_TO DO_: Return the first line, the line containing "None] * up[:, None])", and every line between them, exactly as they stand.

_SUPPLIED MATERIAL_:
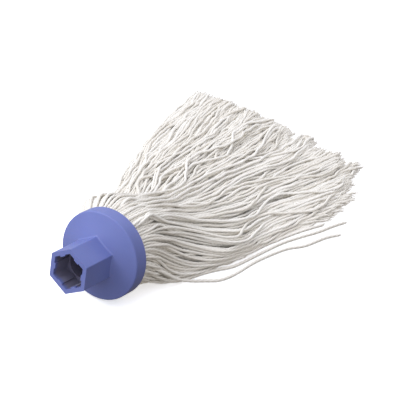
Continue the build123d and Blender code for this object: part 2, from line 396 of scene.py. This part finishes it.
def rings(path, radii, angles):
    """Closed rings of points across a path; radii and angles are one row for each ring."""
    along = np.gradient(path, axis=0)
    along /= np.linalg.norm(along, axis=1, keepdims=True)
    side = np.cross(along, (0.0, 0.0, 1.0))
    side /= np.linalg.norm(side, axis=1, keepdims=True)
    up = np.cross(side, along)
    return (path[:, None] + (np.cos(angles) * radii)[..., None] * side[:, None]
            + (np.sin(angles) * radii)[..., None] * up[:, None])


def tube_faces(ring_count, around):
    """Quads between rings, and a fan of triangles that closes each end at its middle point."""
    ring = np.arange(ring_count - 1)[:, None] * around
    step = np.arange(around)[None]
    following = (step + 1) % around
    quads = np.stack([ring + step, ring + following, ring + around + following, ring + around + step], -1)
    first, last = ring_count * around, ring_count * around + 1
    end = (ring_count - 1) * around
    start_fan = np.stack([np.full(around, first), following[0], step[0]], -1)
    end_fan = np.stack([np.full(around, last), end + step[0], end + following[0]], -1)
    return quads.reshape(-1, 4), np.vstack([start_fan, end_fan])


class Batch:
    """Gathers tubes, so that many strands become one mesh."""

    def __init__(self):
        self.points, self.quads, self.triangles = [], [], []
        self.values = {"tone": [], "groove": []}
        self.total = 0

    def add_tube(self, path, radii, angles, tone, groove):
        body = rings(path, radii, angles)
        count, around = angles.shape
        quads, triangles = tube_faces(count, around)
        self.points.append(np.vstack([body.reshape(-1, 3), path[[0, -1]]]))
        self.quads.append(quads + self.total)
        self.triangles.append(triangles + self.total)
        self.values["tone"].append(np.full(count * around + 2, tone))
        # the two end points get half of the painted groove shade
        self.values["groove"].append(np.concatenate([np.tile(groove, count), [0.5, 0.5]]))
        self.total += count * around + 2

    def piece(self, name, material):
        return mesh_piece(name, np.vstack(self.points), [np.vstack(self.quads), np.vstack(self.triangles)],
                          material, {key: np.concatenate(v) for key, v in self.values.items()})


def add_strand(batch, path, settings, tone, turn, random, loose_end=FRAY_LENGTH, diameter=None):
    """A strand of twisted plies along a path, whose last millimetres open into loose plies."""
    diameter = diameter or settings.diameter
    line = resample(path, RING_SPACING)
    spacing = np.linalg.norm(line[1] - line[0])
    fray = int(loose_end / spacing)
    body = line[:len(line) - fray + 2] if fray else line
    around = settings.plies * len(PLY_RADII)
    section = np.tile(PLY_RADII, settings.plies)
    twist = 2 * math.pi * spacing / settings.twist
    spin = turn + np.arange(len(line))[:, None] * twist
    swell = 1 + THICK_AND_THIN * np.sin(np.arange(len(body)) * spacing / THICK_EVERY + 7 * turn)
    taper = np.minimum(1, (len(body) - np.arange(len(body))) / 2.5)
    radii = section[None] * (diameter / 2 * swell * taper)[:, None]
    angles = 2 * math.pi * np.arange(around)[None] / around + spin[:len(body)]
    # the points between plies carry the painted groove shade
    batch.add_tube(body, radii, angles, tone, (section < 0.9).astype(float))
    if not fray:
        return
    step = max(1, int(FRAY_SPACING / spacing))
    tail = line[-fray - 2::step]
    opened = spin[-fray - 2::step]
    share = np.linspace(0, 1, len(tail))[:, None]
    for ply in range(settings.plies):
        angle = opened + 2 * math.pi * (ply + 0.5) / settings.plies
        opening = random.uniform(*FRAY_SPLAY) if ply else MAIN_PLY_SPLAY
        splay = diameter * (FRAY_START + opening * share ** 2)
        centre = rings(tail, splay, angle)[:, 0]
        centre[:, 2] = np.maximum(centre[:, 2], diameter * 0.2)    # stays on the surface
        keep = max(3, int(len(tail) * random.uniform(0.6, 1))) if ply else len(tail)
        thin = diameter * FRAY_RADIUS * (1 - FRAY_TAPER * (share[:keep] / share[keep - 1]) ** 2)
        corners = np.tile(2 * math.pi * np.arange(FRAY_AROUND) / FRAY_AROUND, (keep, 1))
        # the loose plies carry a little of the painted groove shade
        batch.add_tube(centre[:keep], np.tile(thin, (1, FRAY_AROUND)), corners, tone,
                       np.full(FRAY_AROUND, 0.15))


# ---- how the bundle lies ---------------------------------------------------------------------------
# plan of the bundle on the surface: distance back from the rim, and its two side edges
PLAN_BACK = np.array([14, 30, 47, 68, 89, 106, 129, 155, 184, 204, 222, 260, 320]) * MM
PLAN_NEAR = np.array([-34, -35, -41, -50, -58, -63, -68, -76, -85, -93, -101, -115, -132]) * MM
PLAN_FAR = np.array([34, 46, 58, 66, 70, 73, 80, 89, 97, 101, 105, 114, 125]) * MM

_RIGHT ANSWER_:
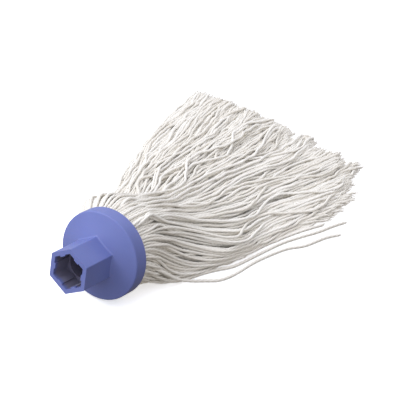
Continue the build123d and Blender code for this object: part 2, from line 396 of scene.py. This part finishes it.
def rings(path, radii, angles):
    """Closed rings of points across a path; radii and angles are one row for each ring."""
    along = np.gradient(path, axis=0)
    along /= np.linalg.norm(along, axis=1, keepdims=True)
    side = np.cross(along, (0.0, 0.0, 1.0))
    side /= np.linalg.norm(side, axis=1, keepdims=True)
    up = np.cross(side, along)
    return (path[:, None] + (np.cos(angles) * radii)[..., None] * side[:, None]
            + (np.sin(angles) * radii)[..., None] * up[:, None])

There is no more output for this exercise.